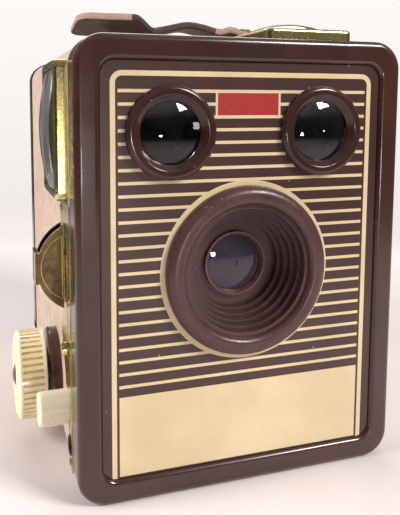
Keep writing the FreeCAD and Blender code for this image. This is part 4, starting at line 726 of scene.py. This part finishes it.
def room():
    """A white backdrop, and for light and reflections a room that is dark low down in front."""
    world = bpy.data.worlds.new("room")
    bpy.context.scene.world = world
    world.use_nodes = True
    sky = Shading(world.node_tree)
    direction = sky.nodes.new("ShaderNodeTexCoord").outputs["Generated"]
    split = sky.add("SeparateXYZ", {0: direction})
    back, up = Number(sky, split.outputs["Y"]), Number(sky, split.outputs["Z"])
    patches = sky.noise(direction, 2.6, 2, 0.5).ramp(0.42, 0.6, 0.2, 1.2)
    above = up.ramp(-0.1, 0.9, 0.2, 1.1)
    behind = back.ramp(-0.6, 0.7, 0.2, 0.9)
    lit = above * behind * patches + above * 0.08
    seen = Number(sky, sky.nodes.new("ShaderNodeLightPath").outputs["Is Camera Ray"])
    backdrop = up.ramp(-0.5, 0.25, 0.78, 1.0)
    background = sky.nodes["Background"]
    sky.feed(background.inputs["Color"], sky.mix(seen, (0.95, 0.93, 0.94, 1), (1.0, 0.955, 0.94, 1)))
    sky.feed(background.inputs["Strength"], seen * (backdrop - lit) + lit)


def studio():
    """The room, a lamp high on the right, a small one level with the base, one on the left, one behind."""
    room()
    warm, rosy = (1, 0.98, 0.97), (1, 0.98, 0.99)
    soft_light("key", (0.5, -0.58, 0.6), width=0.3, height=0.22, power=8.4, tint=warm)
    soft_light("low", (-0.02, -0.8, 0.0), width=0.06, height=0.06, power=0.8)
    soft_light("fill", (-0.8, 0.0, 0.42), width=0.3, height=0.5, power=8.0, tint=rosy, mirrored=False)
    soft_light("rim", (0.1, 0.7, 0.7), width=0.9, height=0.3, power=3.0)
    bpy.context.scene.view_settings.view_transform = "Standard"


def camera():
    """Close in front, a little above the lens and out past the side with the controls."""
    place = Vector((-62.4, -185.2, 93.5))
    yaw, pitch, roll = math.radians(16.61), math.radians(-5.45), math.radians(0.02)
    data = bpy.data.cameras.new("view")
    data.sensor_width = 36
    data.lens = 41.9
    data.shift_x = 0.087
    data.shift_y = -0.18
    data.clip_start = 0.01
    data.clip_end = 50
    viewer = bpy.data.objects.new("view", data)
    viewer.location = place * MM
    turn = Euler((0, 0, -yaw)).to_matrix() @ Euler((math.pi / 2 + pitch, 0, 0)).to_matrix()
    turn = turn @ Euler((0, 0, -roll)).to_matrix()
    viewer.rotation_euler = turn.to_euler()
    bpy.context.scene.collection.objects.link(viewer)
    bpy.context.scene.camera = viewer


dress()
carrying_strap()
floor()
studio()
camera()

What is needed: Repeat the material above in full, keeping every word.

Output of the task:
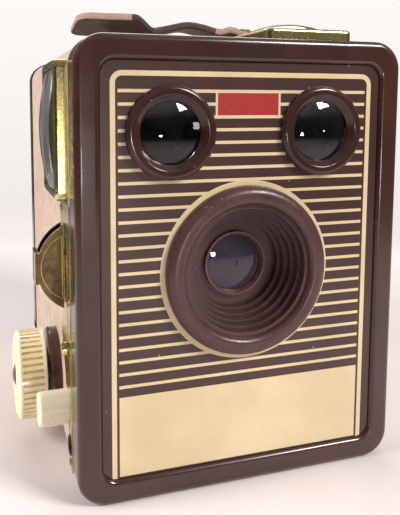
Keep writing the FreeCAD and Blender code for this image. This is part 4, starting at line 726 of scene.py. This part finishes it.
def room():
    """A white backdrop, and for light and reflections a room that is dark low down in front."""
    world = bpy.data.worlds.new("room")
    bpy.context.scene.world = world
    world.use_nodes = True
    sky = Shading(world.node_tree)
    direction = sky.nodes.new("ShaderNodeTexCoord").outputs["Generated"]
    split = sky.add("SeparateXYZ", {0: direction})
    back, up = Number(sky, split.outputs["Y"]), Number(sky, split.outputs["Z"])
    patches = sky.noise(direction, 2.6, 2, 0.5).ramp(0.42, 0.6, 0.2, 1.2)
    above = up.ramp(-0.1, 0.9, 0.2, 1.1)
    behind = back.ramp(-0.6, 0.7, 0.2, 0.9)
    lit = above * behind * patches + above * 0.08
    seen = Number(sky, sky.nodes.new("ShaderNodeLightPath").outputs["Is Camera Ray"])
    backdrop = up.ramp(-0.5, 0.25, 0.78, 1.0)
    background = sky.nodes["Background"]
    sky.feed(background.inputs["Color"], sky.mix(seen, (0.95, 0.93, 0.94, 1), (1.0, 0.955, 0.94, 1)))
    sky.feed(background.inputs["Strength"], seen * (backdrop - lit) + lit)


def studio():
    """The room, a lamp high on the right, a small one level with the base, one on the left, one behind."""
    room()
    warm, rosy = (1, 0.98, 0.97), (1, 0.98, 0.99)
    soft_light("key", (0.5, -0.58, 0.6), width=0.3, height=0.22, power=8.4, tint=warm)
    soft_light("low", (-0.02, -0.8, 0.0), width=0.06, height=0.06, power=0.8)
    soft_light("fill", (-0.8, 0.0, 0.42), width=0.3, height=0.5, power=8.0, tint=rosy, mirrored=False)
    soft_light("rim", (0.1, 0.7, 0.7), width=0.9, height=0.3, power=3.0)
    bpy.context.scene.view_settings.view_transform = "Standard"


def camera():
    """Close in front, a little above the lens and out past the side with the controls."""
    place = Vector((-62.4, -185.2, 93.5))
    yaw, pitch, roll = math.radians(16.61), math.radians(-5.45), math.radians(0.02)
    data = bpy.data.cameras.new("view")
    data.sensor_width = 36
    data.lens = 41.9
    data.shift_x = 0.087
    data.shift_y = -0.18
    data.clip_start = 0.01
    data.clip_end = 50
    viewer = bpy.data.objects.new("view", data)
    viewer.location = place * MM
    turn = Euler((0, 0, -yaw)).to_matrix() @ Euler((math.pi / 2 + pitch, 0, 0)).to_matrix()
    turn = turn @ Euler((0, 0, -roll)).to_matrix()
    viewer.rotation_euler = turn.to_euler()
    bpy.context.scene.collection.objects.link(viewer)
    bpy.context.scene.camera = viewer


dress()
carrying_strap()
floor()
studio()
camera()